Chlorine is extremely effective at controlling almost all disease causing germs. That’s why we find chlorine not only in pools, but also our drinking water. While chlorine is very effective it is far from a perfect solution.

Each time someone gets into a pool they are adding contaminants to the water. Contaminants like sweat, hair, makeup, sunscreen, and yes urine, can all be found in any public pool. These contaminants combine with chlorine to form chloramines. These chloramines are actually what you smell when entering a pool area. A strong smell indicated that there are too many disinfectant byproducts in the water.

In outdoor environments these byproducts are able to dissipate in the air, but due to the enclosed environment, indoor pools create additional danger of exposure to these byproducts. Volatile chemical are transferred from the water to the air through the splashing and kicking associated with swimming. Without a proper ventilation system these byproducts can remain in the air for an extended period of time and are inhaled by anyone in the environment, from coaches and lifeguards to spectators and other swimmers.

Dr. Alfred Bernard is a professor of toxicology at the Catholic University of Louvain in Brussels and one of the world’s leading researchers on aquatic environments. He has published a series of studies documenting the effects of chlorine and its byproducts in swimming pools.

According to Bernard’s studies, swimming in indoor, chlorinated pools during childhood has been shown to reduce levels of serum inhibin B and total testosterone, both indicators of sperm count and mobility. Bernard has also substantiated a link between swimming in indoor chlorinated pools and the development of asthma and recurrent bronchitis in children. A 2007 study, conducted by Bernard, showed airway and lung permeability changes in children who had participated in an infant swimming group.

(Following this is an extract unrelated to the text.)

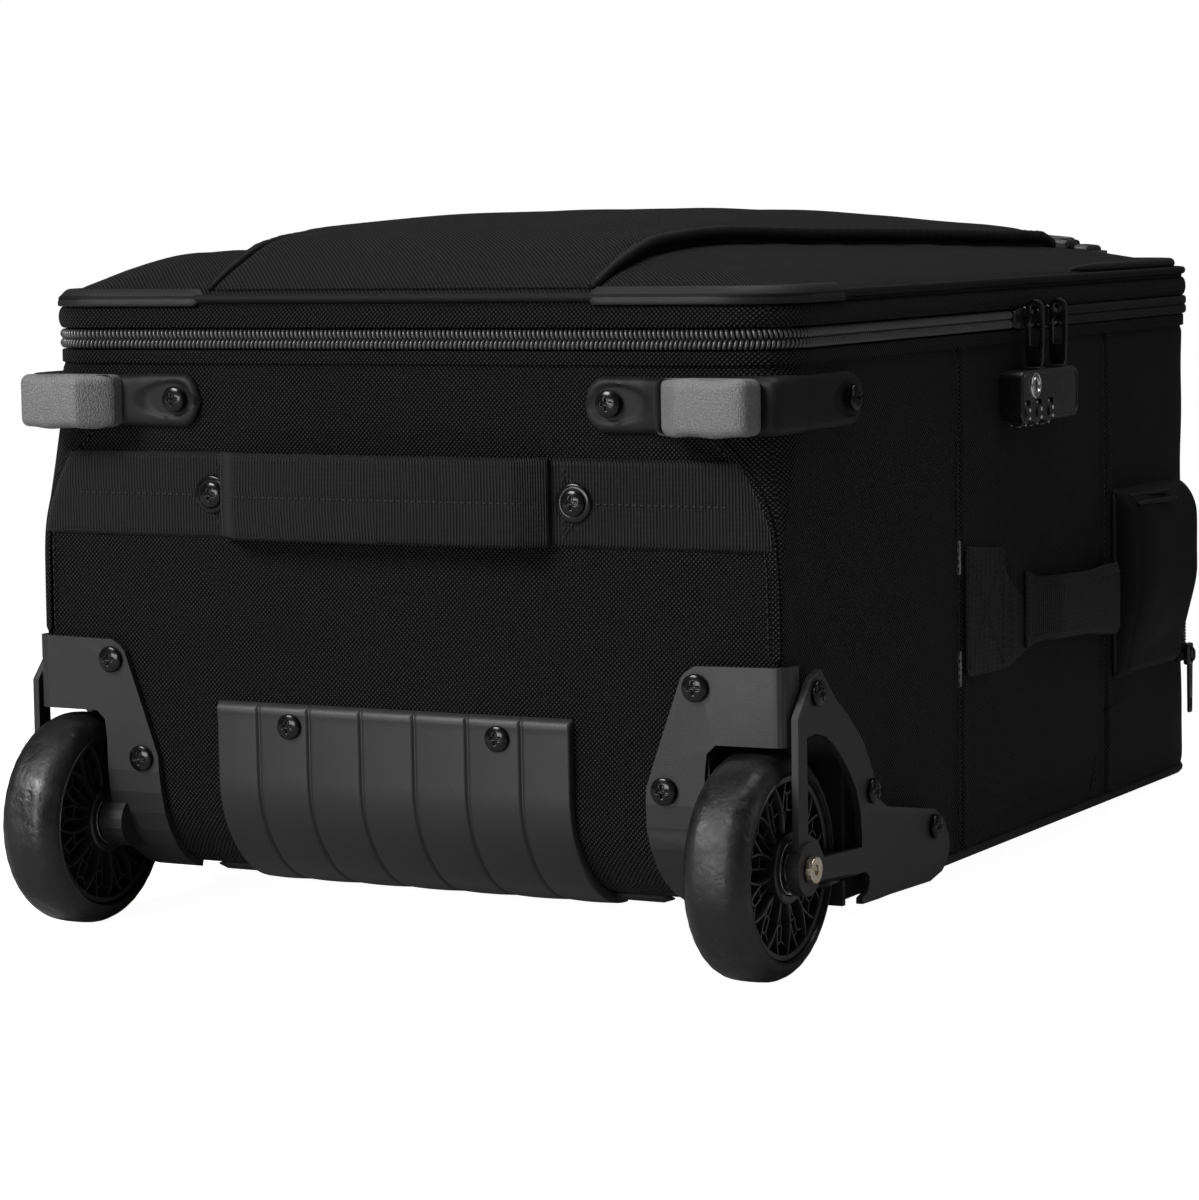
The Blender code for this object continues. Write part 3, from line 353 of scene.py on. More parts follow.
def grained(name, grain, colors, rough, bump, mottle=None, **finish):
    """Plain stuff with a fine grain.

    grain and mottle are settings of the noises behind the relief and the color, which share
    one noise without mottle. colors are greys or full colors. rough is a value, or the gain
    and offset applied to the grain. bump is a distance and a strength.
    """
    mat = new_material(name)
    fine = mat.noise(**grain)
    blotches = mat.noise(**mottle) if mottle else fine
    low, high = (c if isinstance(c, tuple) else grey(c) for c in colors)
    rough = mat.linear(fine, *rough) if isinstance(rough, tuple) else rough
    mat.surface(color=mat.color(blotches, low, high), rough=rough,
                normal=mat.bump(fine, *bump), **finish)


grained("coil", dict(scale=600), (0.030, 0.055), rough=(0.14, 0.24), bump=(0.00005, 0.4),
        spec=0.6, coat=0.25, coat_rough=0.25)
grained("gloss_black", dict(scale=420, detail=3), (0.0045, 0.010), rough=(0.16, 0.20),
        bump=(0.00006, 0.3), mottle=dict(scale=60), spec=0.55, coat=0.3, coat_rough=0.15)
grained("satin_black", dict(scale=1100), (0.0085, 0.016), rough=(0.2, 0.34),
        bump=(0.00008, 0.5), mottle=dict(scale=50, detail=3), spec=0.5)
grained("screw_black", dict(scale=700), (0.0022, 0.0055), rough=(0.10, 0.13),
        bump=(0.00003, 0.3), mottle=dict(scale=200), spec=0.22, coat=0.12, coat_rough=0.06)
grained("nickel", dict(scale=300, detail=3, stretch=(1, 8, 8)),
        ((0.50, 0.42, 0.31, 1), (0.78, 0.72, 0.60, 1)), rough=(0.16, 0.20),
        bump=(0.00004, 0.4), mottle=dict(scale=120, detail=3), metal=1.0)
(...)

Proper use of chlorine and reducing the number of contaminants that enter the water are the best ways to reduce the risk of exposure to dangerous byproducts, and this must start with pool operators and patrons. Nearly all of the contaminants found on human skin can be eliminated by showering with soap prior to entering the pool.

"It’s a public education thing," Blatchley said. "Swimmers and the general public need to recognize that there’s a link between their hygiene habits and the health of everyone who uses the pool."